Margo has Myka, Missé, and Lottie over to see this box of Crayolas she calls a house for a dinner that she didn’t prepare and still struggles with. Relatable. Not relatable (and this comes from a non-drinker) is not having any real alcohol to serve her two guests who drink. Instead, she had 19 varieties of nonalcoholic wine. What is the point of that? It’s like serving vegan desserts. It’s just taking the best things out of there. Why not make them some dirty sodas or some interesting juices? Why not make them an American delicacy like lemonade or sweet tea? Margo, my sober sister, I expect more.
There is a dueling dinner party across town when Emma hosts Mark, Martha, and Kimi at her London flat, which looks like it is ensconced in the most gorgeous private garden in all of West London. The opposite of Margo, Emma has no problem preparing a nice dinner, having a number of different drinks for her guests, and regaling them with stories of the dinner parties she threw with Diana Ross riding a hippo or some shit. I don’t know, I wasn’t paying attention. I was dreaming about her real estate.
While the dinners are different, the topic is the same: Kimi’s ongoing feud with Margo and Missé and how Martha is stuck in the middle. Kimi says that Margo is like Martha’s bird, that she’ll get close to you and then peck your eyes out. This is why, no matter how you feel about the fight, Kimi is kind of winning. Margo only wishes she could be that witty. Martha says Kimi is just upset that Margo outmaneuvered her by sitting on the couch while she apologized to Missé in the last episode, and that Kimi is mad she was bested. This is an excellent point, and I feel like it definitely has something to do with Kimi’s feelings. She thinks that if only she could have talked to Missé just the two of them, she could have resolved it.
Then Kimi does what any slighted person in a friend group would naturally do: She starts making fun of Margo’s clothes. Is it juvenile? Yes. Is it a little mean? Certainly. Is it the best part of the episode? Absolutely. Kimi especially hated Margo’s velour jumpsuit, which we didn’t get to see properly in a scene but is as hideous in person as it sounds on the page.
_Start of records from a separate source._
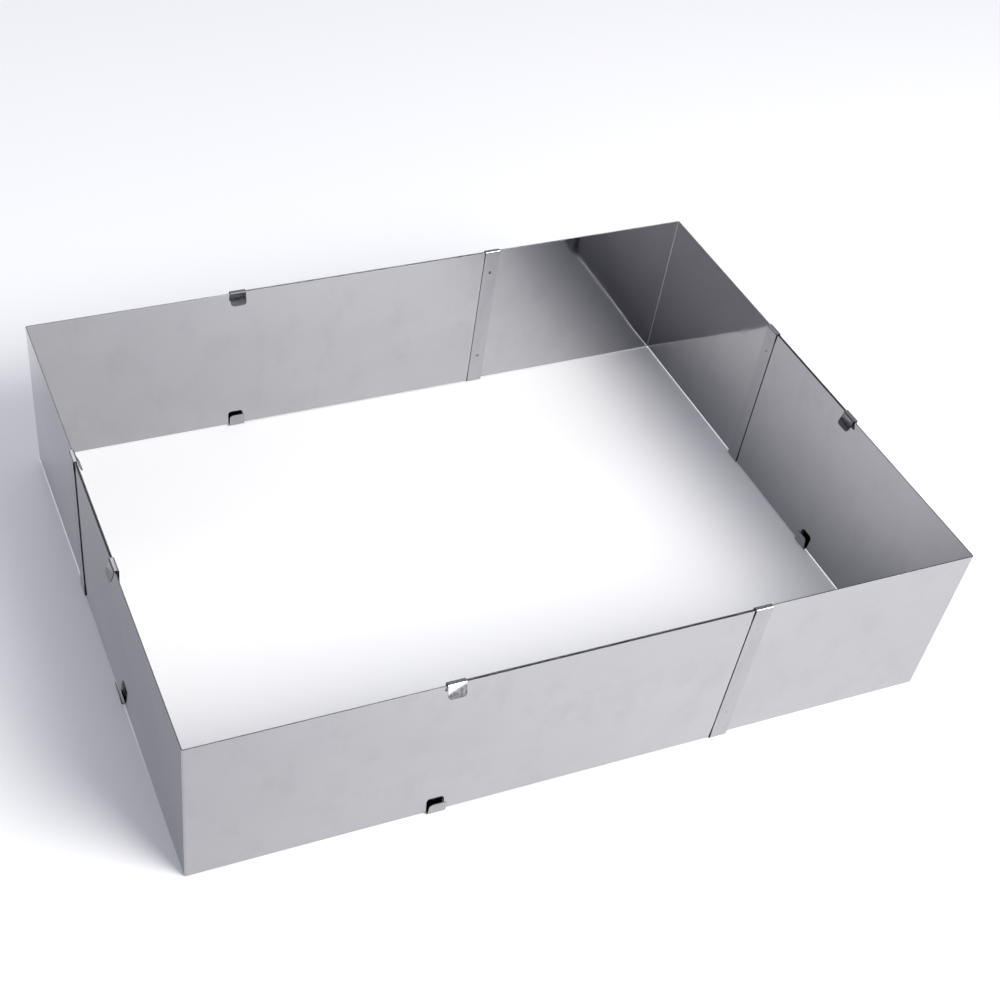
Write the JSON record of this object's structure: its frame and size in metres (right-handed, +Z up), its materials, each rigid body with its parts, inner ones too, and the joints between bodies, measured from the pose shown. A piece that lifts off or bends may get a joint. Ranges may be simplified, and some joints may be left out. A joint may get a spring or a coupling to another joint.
{
  "type": "adjustable cake frame",
  "caption": "Open rectangular cake frame of thin L-shaped sheet-metal corners that overlap along the sides and slide in hooked keeper clips to set its width and depth.",
  "frame": {"origin": "middle of the frame in plan, level with the undersides of the clips' lower bends, which it stands on", "axes": "+X along the long front side to the right, +Y from the front side to the back side, +Z up"},
  "size_m": [0.3732, 0.2844, 0.0864],
  "materials": {
    "panel_steel": "polished stainless sheet with soft reflections, cool grey",
    "clip_steel": "stainless strip, a touch duller than the sheets"
  },
  "bodies": {
    "front_left_corner": {"panel_front_left": "panel_steel", "clip_front_left_on_front": "clip_steel", "clip_front_left_on_side": "clip_steel"},
    "front_right_corner": {"panel_front_right": "panel_steel", "clip_front_right_on_front": "clip_steel", "clip_front_right_on_side": "clip_steel"},
    "back_right_corner": {"panel_back_right": "panel_steel", "clip_back_right_on_back": "clip_steel", "clip_back_right_on_side": "clip_steel"},
    "back_left_corner": {"panel_back_left": "panel_steel", "clip_back_left_on_back": "clip_steel", "clip_back_left_on_side": "clip_steel"}
  },
  "joints": [
    {"name": "width_slide", "type": "slide", "parent": "front_left_corner", "child": "front_right_corner", "axis": [1, 0, 0], "range_m": [-0.1029, 0.1337]},
    {"name": "depth_slide", "type": "slide", "parent": "front_left_corner", "child": "back_left_corner", "axis": [0, 1, 0], "range_m": [-0.0931, 0.063]},
    {"name": "depth_slide_right", "type": "slide", "parent": "front_right_corner", "child": "back_right_corner", "axis": [0, 1, 0], "range_m": [-0.0931, 0.063]}
  ],
  "couplings": [
    {"joint": "depth_slide_right", "follows": "depth_slide", "ratio": 1}
  ]
}
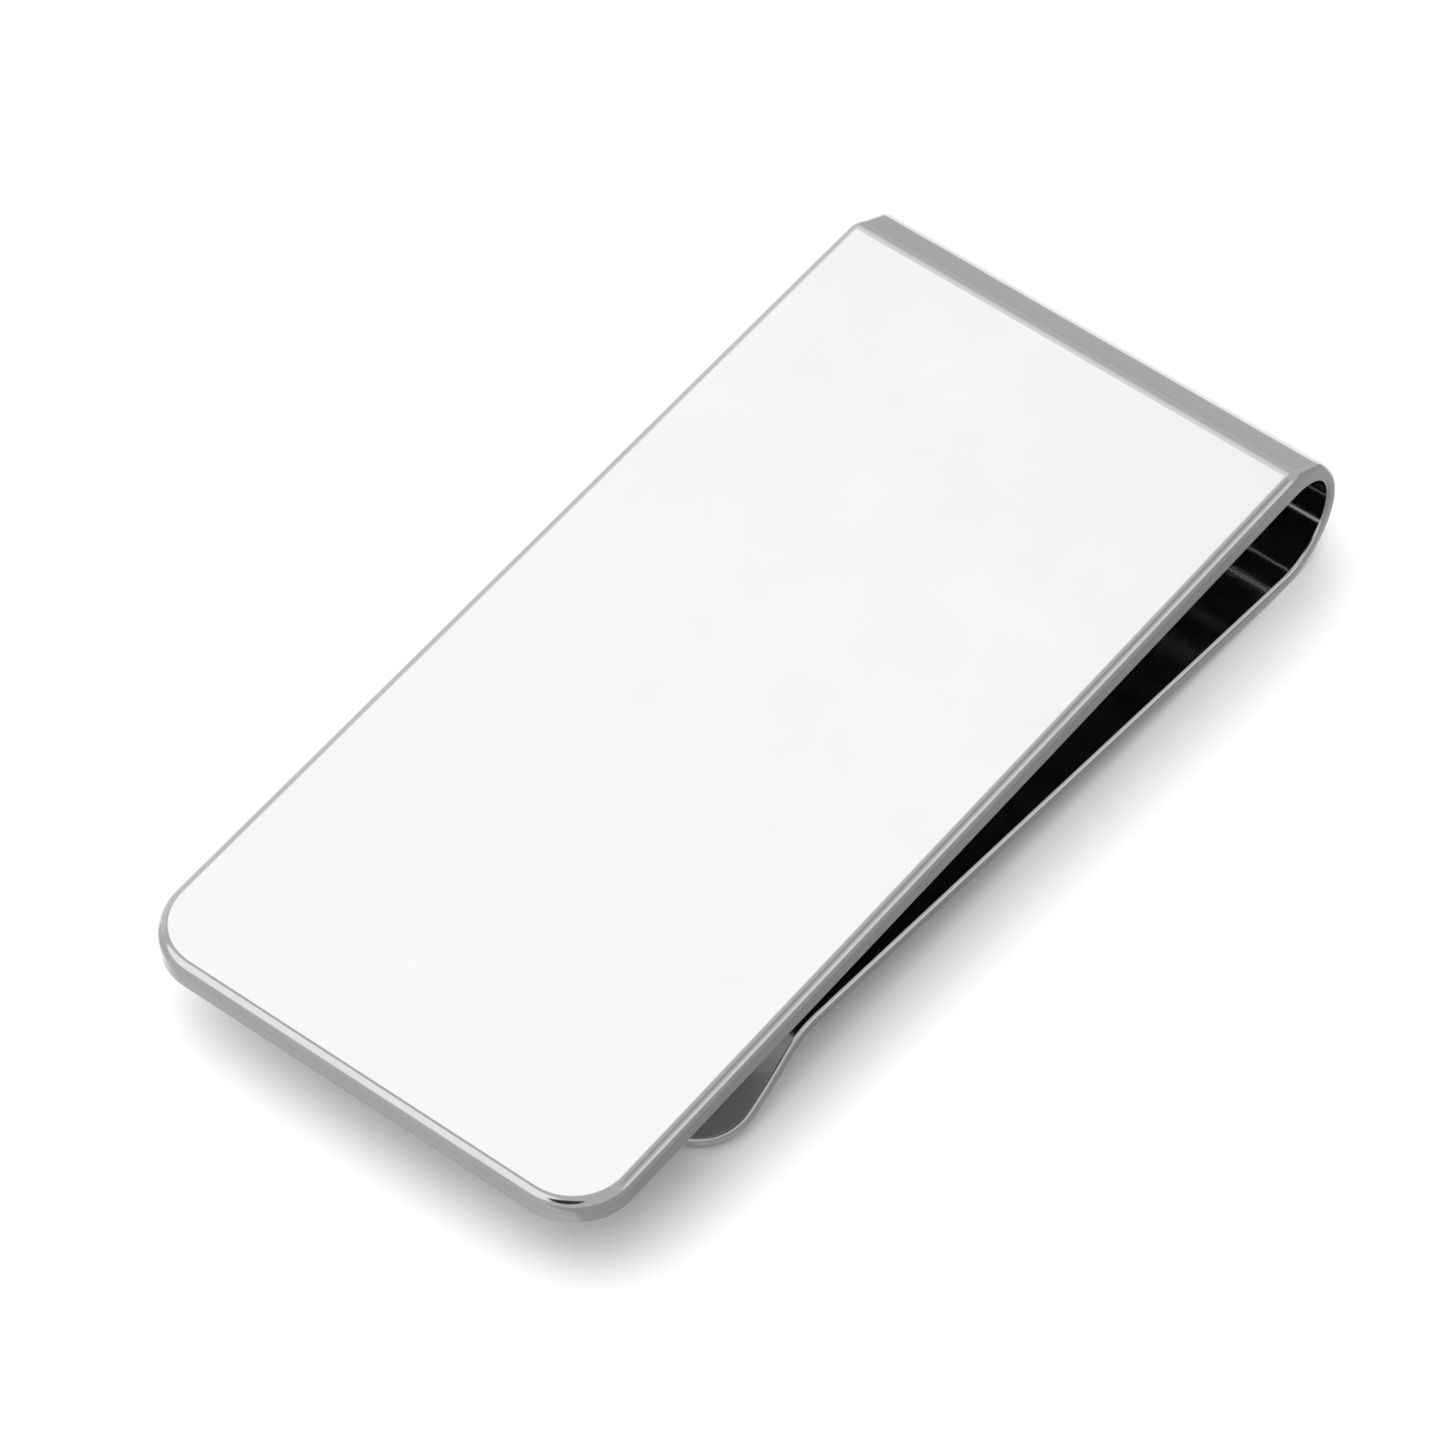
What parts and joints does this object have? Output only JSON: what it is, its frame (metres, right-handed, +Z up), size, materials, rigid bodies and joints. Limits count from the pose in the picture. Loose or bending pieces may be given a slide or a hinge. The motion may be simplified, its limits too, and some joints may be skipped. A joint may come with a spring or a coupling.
{
  "type": "money clip",
  "caption": "Polished spring money clip: flat face plate soldered on a bent spring strip whose back leaf grips folded notes and flares to a rounded lip.",
  "frame": {"origin": "on the table under the clip as it is put down, at mid-width and midway between its two ends", "axes": "+X along the clip from the free end to the bend, +Y across its width, +Z up from the table; the flat face leans 2.5 degrees, its free end lower"},
  "size_m": [0.0556, 0.0254, 0.0078],
  "materials": {
    "polished_plate": "mirror polished silver-coloured metal",
    "solder": "dull grey solder film",
    "polished_strip": "polished silver-coloured spring metal"
  },
  "bodies": {
    "front": {"face_plate": "polished_plate", "solder_layer": "solder", "front_leaf": "polished_strip", "spring_bend": "polished_strip"},
    "back": {"back_leaf": "polished_strip"}
  },
  "joints": [
    {"name": "clip_opens", "type": "hinge", "parent": "back", "child": "front", "pos_m": [0.02421, 0, 0.00355], "axis": [0, 1, 0], "range_deg": [-1.1, 6], "stiffness_Nm_per_rad": 7, "deforming": ["spring_bend"]}
  ]
}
Even Martha, who dresses like the person about to be murdered in an Agatha Christie special, thinks it’s ugly, but she says Margo came from Los Angeles, where people only wear Lululemon, and, well, she’s onto something. Mark says she should learn how to dress, but he also has some gossip for the group. He talked to someone at his garden party, which kicked off the series, who has known Margo for decades and said that ever since she got married, she’s become narcissistic and obsessed with money. But is that, I don’t know, new? Maybe that’s something that his friend just missed the first time around? And, even if it is new, do we care? To me, this seemed like the meanest thing said all episode. Leave it to a gay.
Meanwhile, at Margo’s Prismatic Palace, Lottie is saying she doesn’t like Kimi’s aggression and would want to know if her friend was talking shit about her like Kimi was about Missé. Margo tries to follow up with Myka about what Kimi and Martha were saying about her at lunch the day before, and Myka is far too polite to get right there in the much and roll around in it. Where is the University of Florida sorority girl inside her? Can’t she come out with a too-short skirt and a red solo cup to mess around a bit? Margo leaves it by saying that she has no issue with Kimi, per se, and “If she wants to bark at me like a deranged Corgi,” then she can’t stop her. Okay. Good insult. Point for Margo.
In the final scene, Kimi goes for lunch, and we’re waiting to see who is going to join her. I thought it would be Margo traipsing in wearing a jacket so large it could fit all the colors of the rainbow just like her house. Instead, it’s Missé wearing her accent like a cunty little hat. Just as I predicted after the last episode, Kimi is pissed at Margo and ready to move past things with Missé. She said she didn’t expect her comments to get out of the car and that she didn’t like that Margo was sitting next to her at the naked painting party when she tried to apologize. She says that Margo, like a bad pair of panties, was creating friction when there shouldn’t have been any. Missé seems willing to bury the hatchet after letting Kimi know that her feelings were hurt and she didn’t like it when Kimi said she was only telling the story of her brother’s death to get attention. But they laugh and cackle and try to get to know each other. They sit back in their seats, the tension gone, gathered up by Kimi, like a witch in the woodlands, and transformed into a bird that flits off through the door of this infernal fish-and-chip joint, over the trees and terraced houses, over the roundabouts and byways, over the parks and the swans and the fountains and drains of the city, as far west as Notting Hill, where Kimi’s enchantment will find a way to peck Margo’s eyes out.